В начале октября в лаврской трапезной он увидел знакомого еще по семинарии инока, который собирался в Москву. С ним отец Никодим переслал письмо владыке Филарету, подробнейшим образом рассказав о проекте обер-прокурора.
От ошеломительного известия Никодима владыка испытал бессильные гнев и досаду. Он не мог что-либо изменить. Дело велось в обход Синода, и высказать свое мнение официально не было основания. Оставалось ждать и надеяться на лучшее.
Все же беспокойное сердце побудило его написать митрополиту Серафиму в надежде добраться до государя. Владыка не учел, что престарелый петербургский митрополит может проговориться графу Протасову. Так было раскрыто изменничество отца Никодима. Граф не отправил дерзкого монаха в его Вятку. Он решил посрамить врага зрелищем своей полной победы. От дел его, разумеется, отстранили, заменив (по совету ставшего влиятельным отца Василия Бажанова) архимандритом Афанасием из принципиальной Одессы.
22 февраля 1839 года государь утвердил доклад обер-прокурора Синода о новом устройстве учебных учреждений православного духовного ведомства и пересмотре учебников, используемых в них. В семинарский курс ввели естественную историю, геодезию, сельское хозяйство, медицину. Исключена была история философии, объем философии и догматического богословия существенно уменьшен.
— Верно, граф, верно! — сказал Николай Павлович.— Мне нужны не умные, а послушные!
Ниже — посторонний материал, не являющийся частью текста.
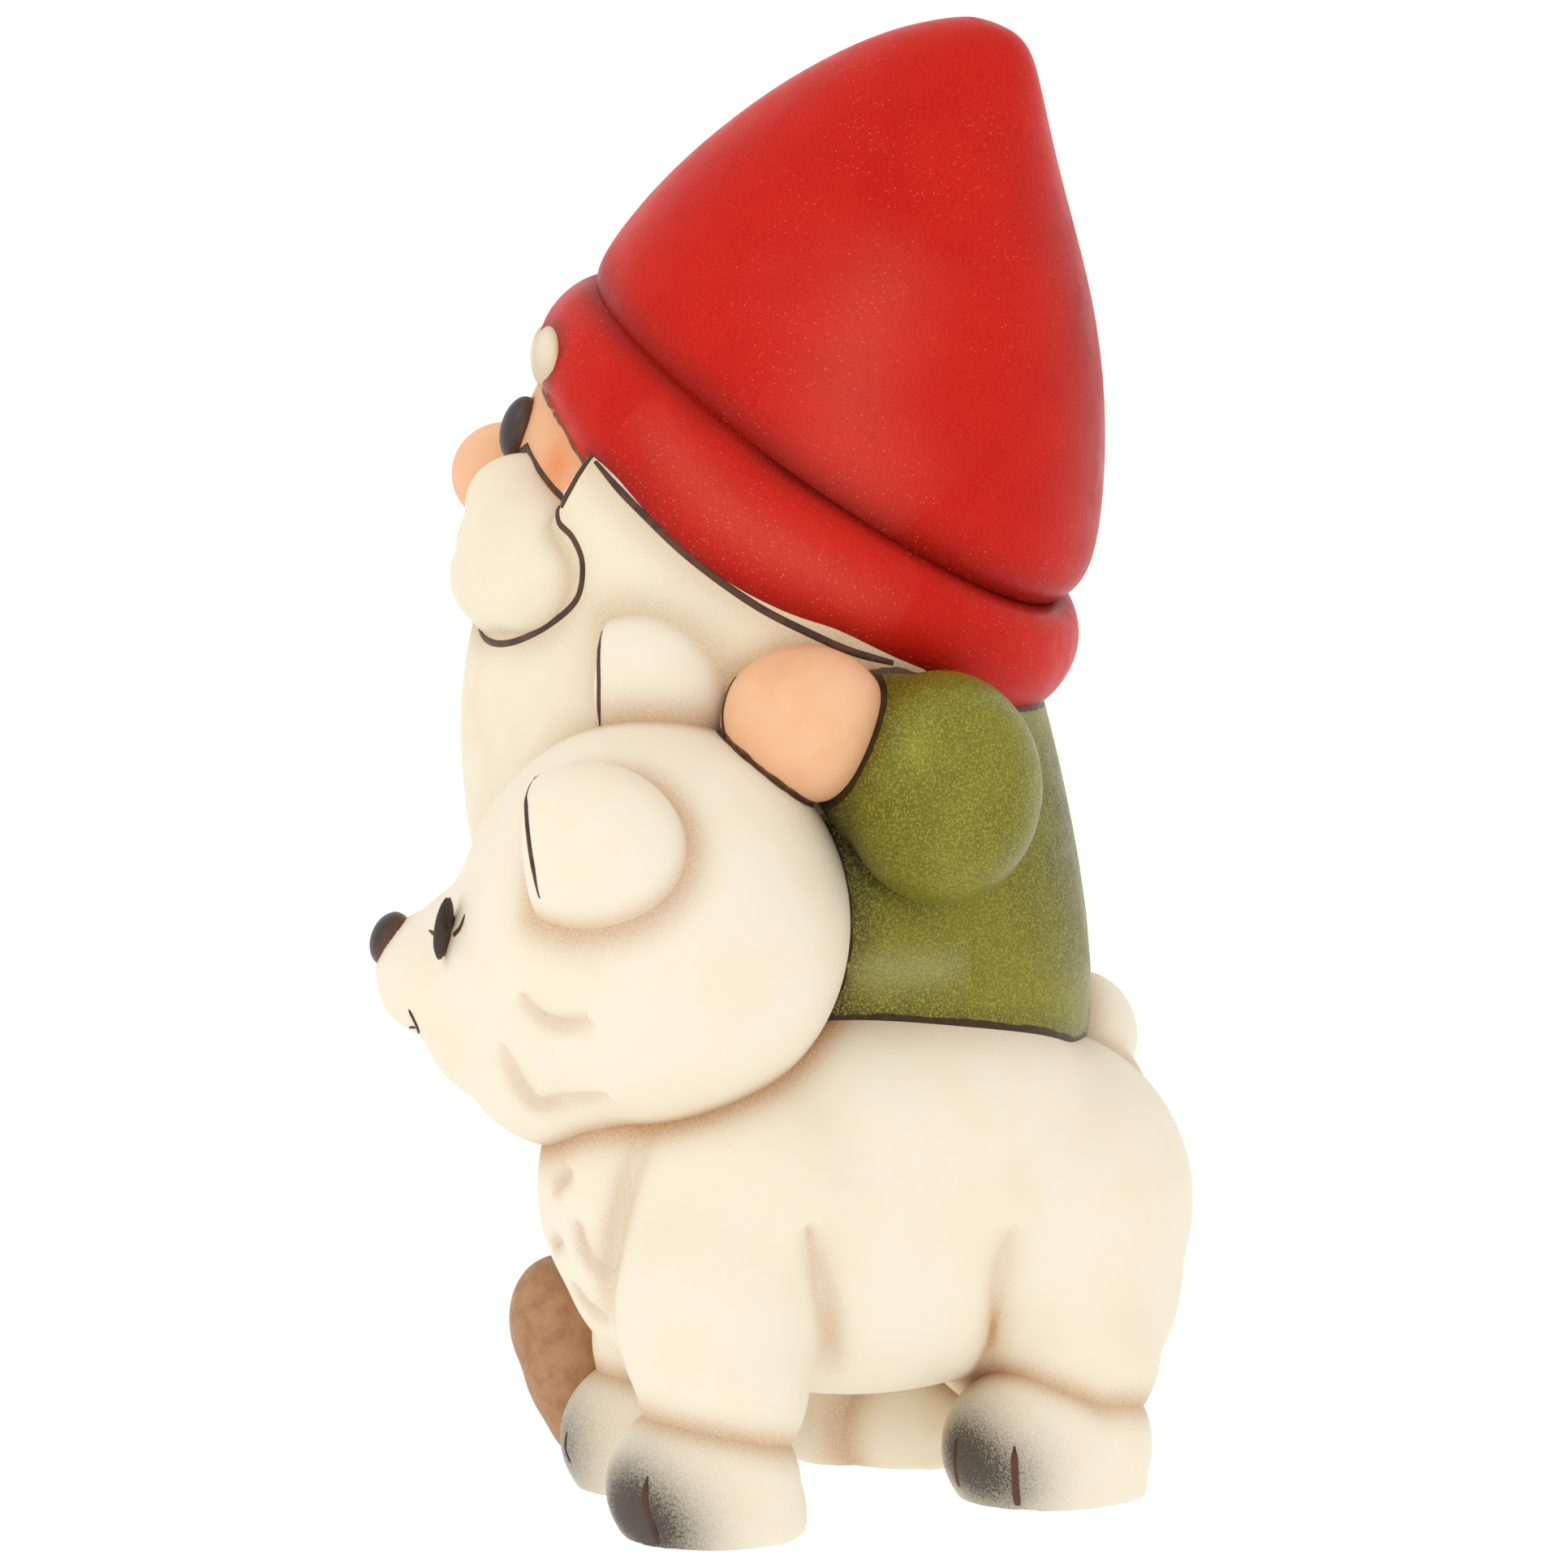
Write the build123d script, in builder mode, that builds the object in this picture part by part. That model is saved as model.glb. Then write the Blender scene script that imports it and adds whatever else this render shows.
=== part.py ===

Николай Павлович знал о возражениях московского митрополита, но считал умалением своего достоинства принимать все его мнения. Филарет обладал неприятным качеством: удивительно неделикатно и подчас дерзко он отстаивал внутреннюю независимость Церкви. В прошлом году именно по его настоянию Синод отказал наследнику престола в праве присутствовать в Синоде. А чем Синод лучше Сената?.. В докладе Протасова вскользь было упомянуто о проповеди Филарета 7 октября, в коей митрополит утверждал, что храм Божий славен не тогда, когда исполнен сребром и златом — будто порицая недавно вышедшее высочайшее повеление о дополнительных ассигнованиях на храм Христа Спасителя... Император на это ничего не сказал, но запомнил.